Commodities / Gold and Silver 2013 May 31, 2013 - 06:59 PM GMT

By: Clif_Droke

Commodities

Stocks have reached record levels thanks in large part to a coordinated central bank stimulus. The current financial market-led recovery is unlike previous recoveries in that the economy, unlike the stock market, has been painfully slow to respond to the stimulus. Gold also hasn’t benefited this time around, which is partly attributable to the fact that it’s still deflating some of the excess from its speculative bubble of previous years.


Gold also has failed to capture investor interest this time around owing to the mini-mania for dividend yielding stocks. “Gold doesn’t pay a divided” is the mantra these investors chant when confronted with the metal’s long-standing safe-haven status. At some point, however, gold’s declining fortunes will reverse and the investors currently ignoring gold will come to see its value again.

Overlooked in the analysis of what makes –and breaks – an asset bubble is the single most important indicator: price.
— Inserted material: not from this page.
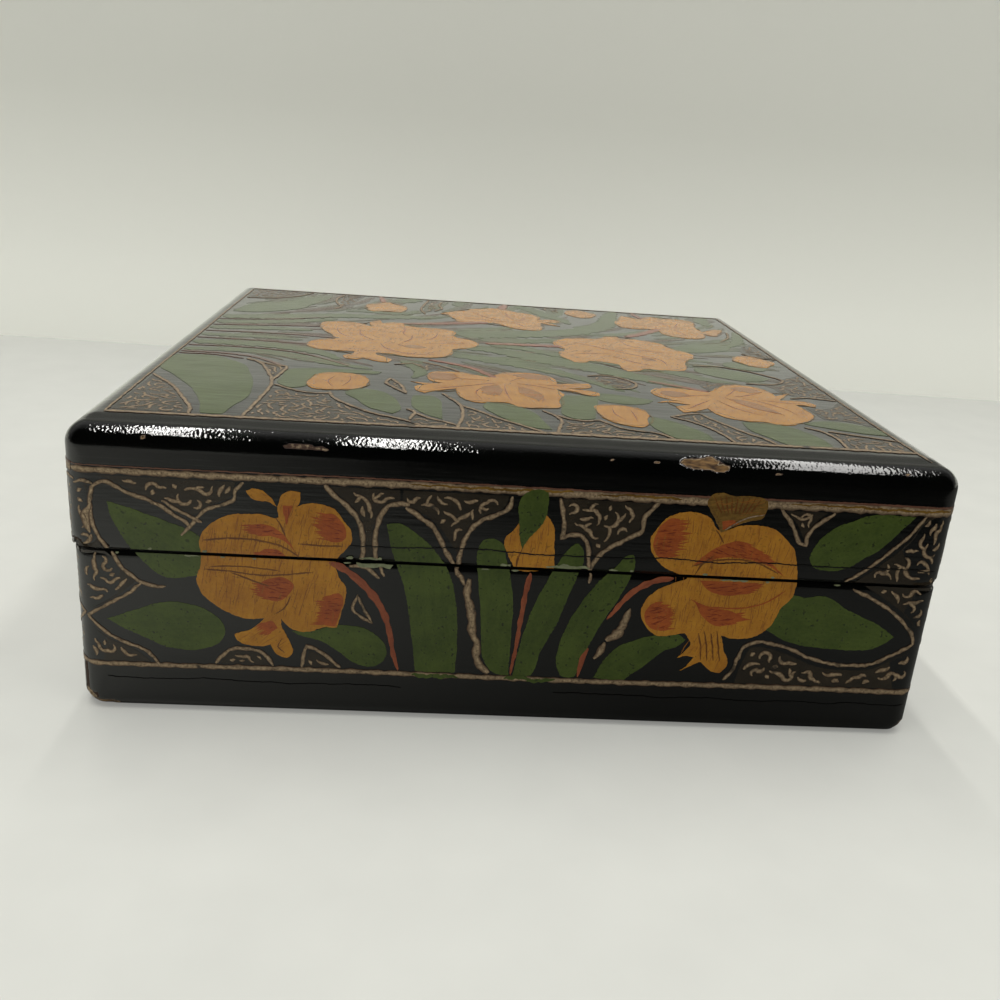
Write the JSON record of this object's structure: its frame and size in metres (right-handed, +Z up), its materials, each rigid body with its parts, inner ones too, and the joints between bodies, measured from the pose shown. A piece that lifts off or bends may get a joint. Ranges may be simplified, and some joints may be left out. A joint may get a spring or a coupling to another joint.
{
  "type": "hinged papier mache box",
  "caption": "Flat, nearly square lacquered papier mache keepsake box with a hinged lid over an inner lip, black with painted flowers, leaves and gilt tracery.",
  "frame": {"origin": "middle of the base's underside, on the surface that the box stands on", "axes": "+Z up; +Y along the longer side, away from the pictured wall; +X towards the hinges"},
  "size_m": [0.1576, 0.161, 0.0528],
  "materials": {
    "lacquered_board": "gloss",
    "liner_board": "satin",
    "hinge_brass": "satin",
    "nail_brass": "satin"
  },
  "bodies": {
    "base": {"bottom_board": "lacquered_board", "base_wall_front": "lacquered_board", "base_wall_back": "lacquered_board", "base_wall_left": "lacquered_board", "base_wall_right": "lacquered_board", "base_liner_front": "liner_board", "base_liner_back": "liner_board", "base_liner_left": "liner_board", "base_liner_right": "liner_board", "hinge_a_base_leaf": "hinge_brass", "hinge_b_base_leaf": "hinge_brass", "hinge_a_pin": "hinge_brass", "hinge_b_pin": "hinge_brass", "base_hinge_nails": "nail_brass"},
    "lid": {"top_board": "lacquered_board", "lid_wall_front": "lacquered_board", "lid_wall_back": "lacquered_board", "lid_wall_left": "lacquered_board", "lid_wall_right": "lacquered_board", "lid_liner_front": "liner_board", "lid_liner_back": "liner_board", "lid_liner_left": "liner_board", "lid_liner_right": "liner_board", "hinge_a_lid_leaf": "hinge_brass", "hinge_b_lid_leaf": "hinge_brass", "lid_hinge_nails": "nail_brass"}
  },
  "joints": [
    {"name": "lid_hinge", "type": "hinge", "parent": "base", "child": "lid", "pos_m": [0.07875, 0, 0.0312], "axis": [0, 1, 0], "range_deg": [0, 180]}
  ]
}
Rising prices is what ultimately attracts most investors’ attention, more so than valuation and other fundamental concerns. Price is a double-edged sword, however; while it serves to entice investors on the upside, it eventually evokes its own reversal if it continues rising long enough. When an asset becomes too pricey, investors begin to lose interest simply because the asset becomes unaffordable or otherwise undesirable at such lofty levels. This truism applies in all cases to all markets, whether stocks, bonds, commodities or even gold itself.

In the typical lifecycle of a bull market the small investor will join the party at some point, unable to resist the allure of rising prices. The average investor has fun while watching his investment grow. He tends to move in and out of the market during the bull run, which explains why at some point he can no longer justify buying back in at extremely high levels. It’s the big-money institutional investors who stick out a bull market to the end, mainly because they’re the only ones who can afford it. But a bull market’s days are numbered when only the big-money players are involved. The big money, after all, has to have someone else to sell to – they can’t keep a bull market alive for very long by selling among themselves. This is one reason why gold peaked in 2011, although the end was definitely aided by the tightening of margin requirements.

A bear market is much like a bull market in its psychological allure – only in reverse. Just as the institutional crowd is the last to leave the party in a bull market, they’re among the first to get things moving at the end of a bear market. Attracted by low prices and valuations, they’re early (and at time premature) buying paves the way for the commencement of a new cycle. The rising prices generated by their collective buying eventually captures the attention of the public and before long a new bull market is underway.

At what point does gold become attractive, then, to institutional investors? One way of discerning this is by staying abreast of the research reports and commentaries of top flight analysts and fund managers. They’ll often throw out hints as to what downside price targets they’re watching for buying opportunities. In recent weeks I’ve read more than one analyst mention $1,250-$1,300 as an area where gold purchases would become attractive to them.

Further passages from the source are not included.